*** RECORD EXCERPTS

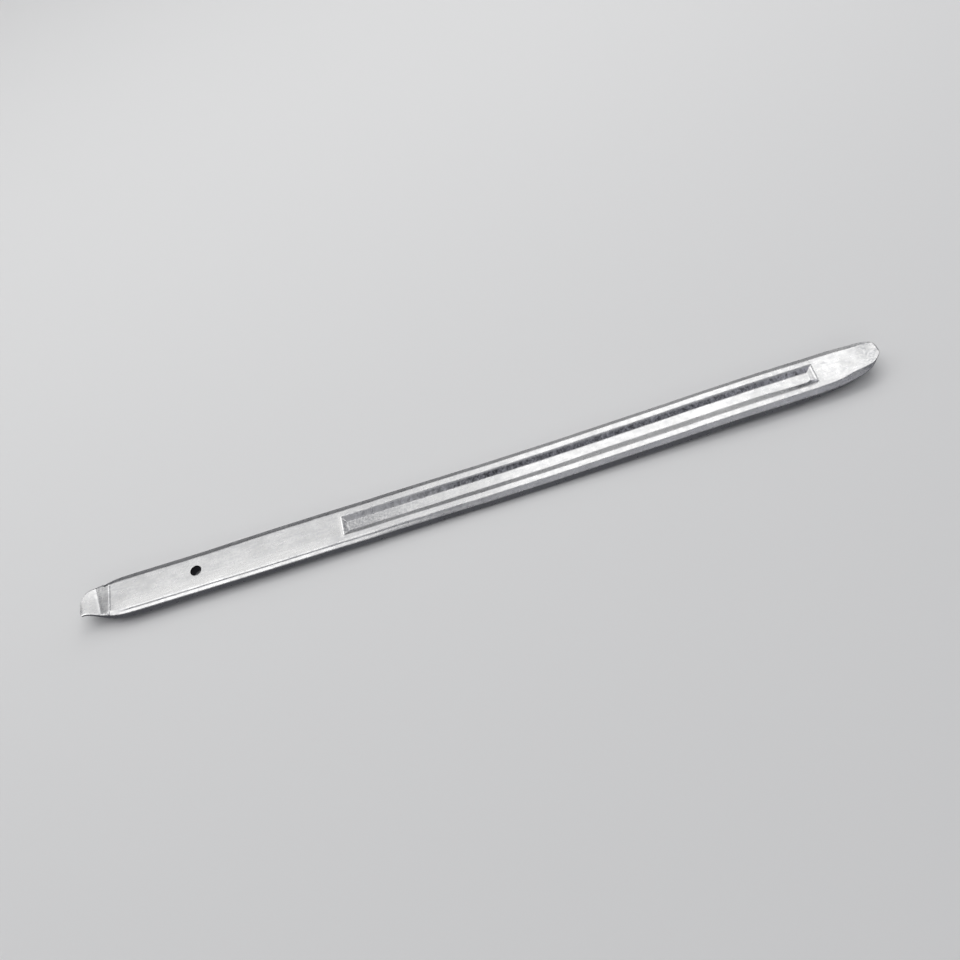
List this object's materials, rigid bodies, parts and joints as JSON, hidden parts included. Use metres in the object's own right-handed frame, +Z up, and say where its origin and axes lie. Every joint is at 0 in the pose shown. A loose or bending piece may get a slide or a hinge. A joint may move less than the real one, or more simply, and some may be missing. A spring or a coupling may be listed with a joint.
{
  "type": "tyre lever",
  "caption": "Forged steel tyre lever: flat shank with a shallow fuller on each face, a curved spoon at one end, a small hooked lip at the other, and a hang hole in the tang.",
  "frame": {"origin": "middle of the lever's length and width, on the plane the underside rests on", "axes": "+X along the lever towards the curved spoon, +Y across its width, +Z up out of the face that the lip and spoon curve towards"},
  "size_m": [0.5, 0.029, 0.0131],
  "materials": {
    "plated_steel": "bright satin zinc plate over a drop-forged skin"
  },
  "bodies": {
    "root": {"forged_bar": "plated_steel"}
  },
  "joints": []
}
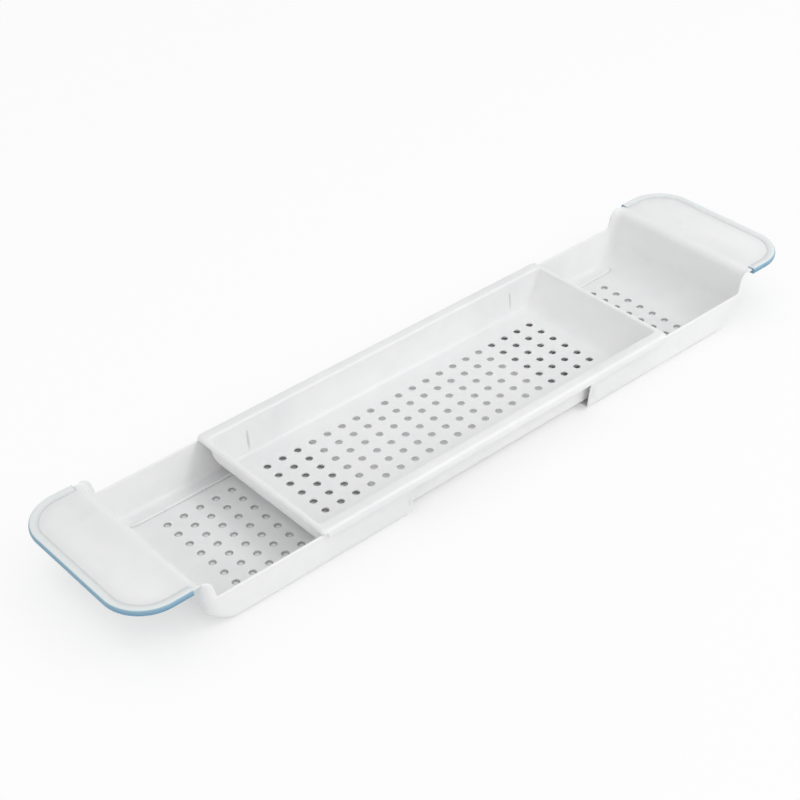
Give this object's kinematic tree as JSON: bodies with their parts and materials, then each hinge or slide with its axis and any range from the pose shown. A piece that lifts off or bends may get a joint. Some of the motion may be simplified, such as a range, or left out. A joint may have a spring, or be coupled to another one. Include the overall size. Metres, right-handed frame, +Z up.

******

** INSTRUCTIONS FOR THE TASK **
Extract the data exactly as given.

** RESPONSE TO THE TASK **
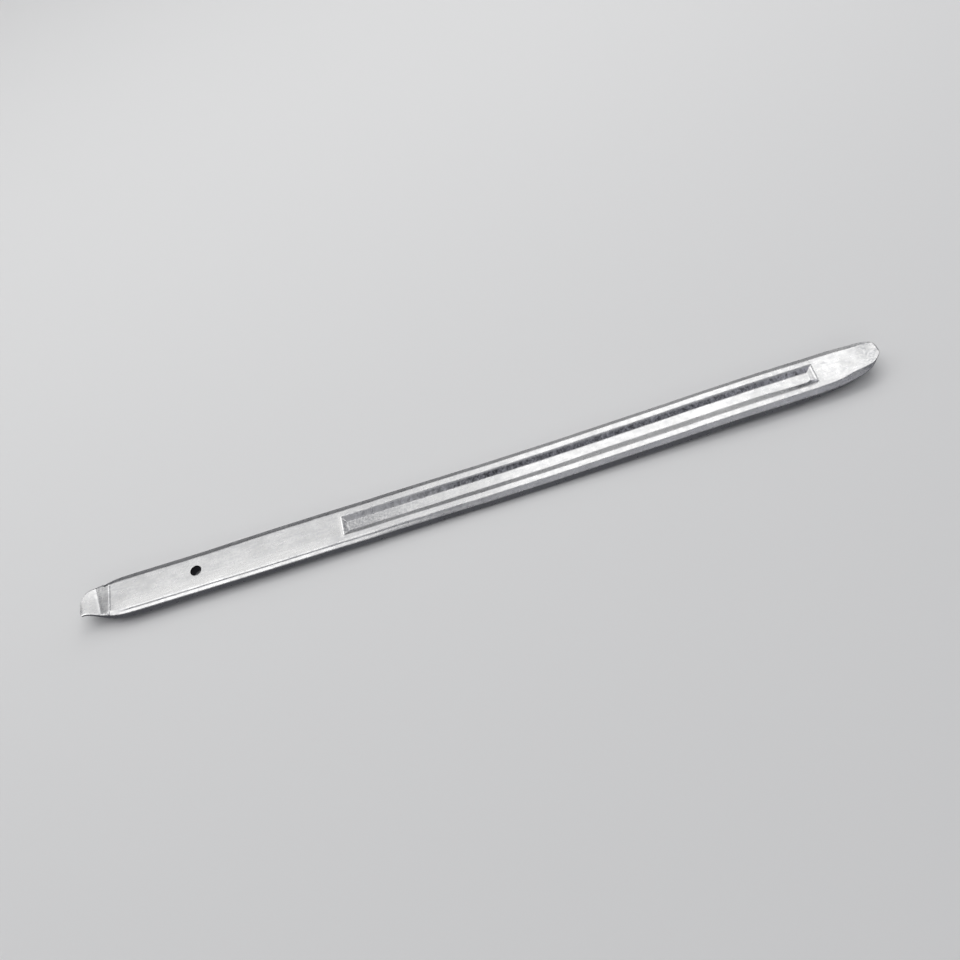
List this object's materials, rigid bodies, parts and joints as JSON, hidden parts included. Use metres in the object's own right-handed frame, +Z up, and say where its origin and axes lie. Every joint is at 0 in the pose shown. A loose or bending piece may get a slide or a hinge. A joint may move less than the real one, or more simply, and some may be missing. A spring or a coupling may be listed with a joint.
{
  "type": "tyre lever",
  "caption": "Forged steel tyre lever: flat shank with a shallow fuller on each face, a curved spoon at one end, a small hooked lip at the other, and a hang hole in the tang.",
  "frame": {"origin": "middle of the lever's length and width, on the plane the underside rests on", "axes": "+X along the lever towards the curved spoon, +Y across its width, +Z up out of the face that the lip and spoon curve towards"},
  "size_m": [0.5, 0.029, 0.0131],
  "materials": {
    "plated_steel": "bright satin zinc plate over a drop-forged skin"
  },
  "bodies": {
    "root": {"forged_bar": "plated_steel"}
  },
  "joints": []
}
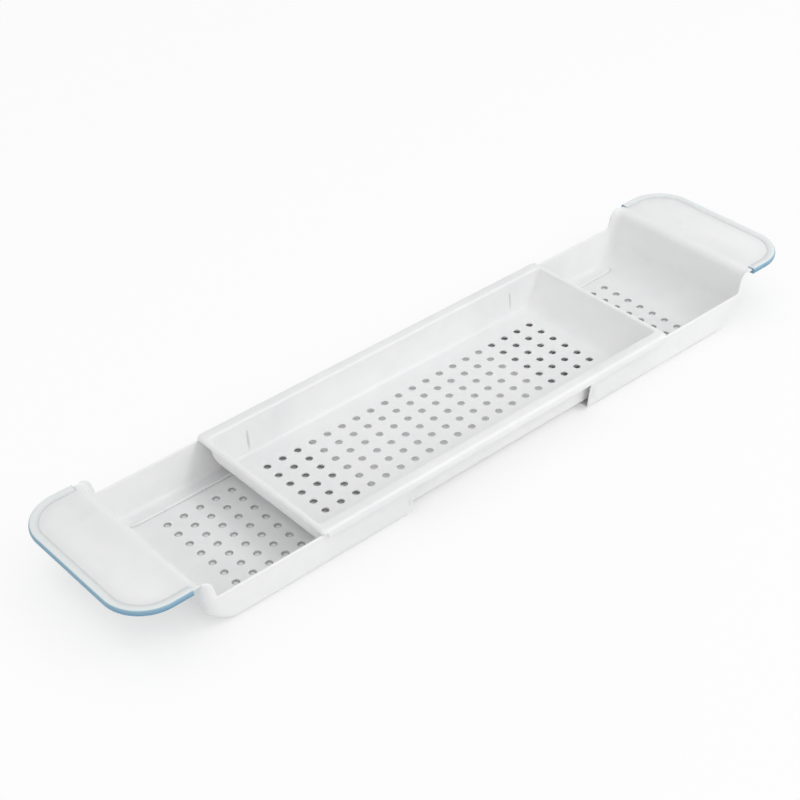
Give this object's kinematic tree as JSON: bodies with their parts and materials, then each hinge or slide with its axis and any range from the pose shown. A piece that lifts off or bends may get a joint. Some of the motion may be simplified, such as a range, or left out. A joint may have a spring, or be coupled to another one. Include the overall size. Metres, right-handed frame, +Z up.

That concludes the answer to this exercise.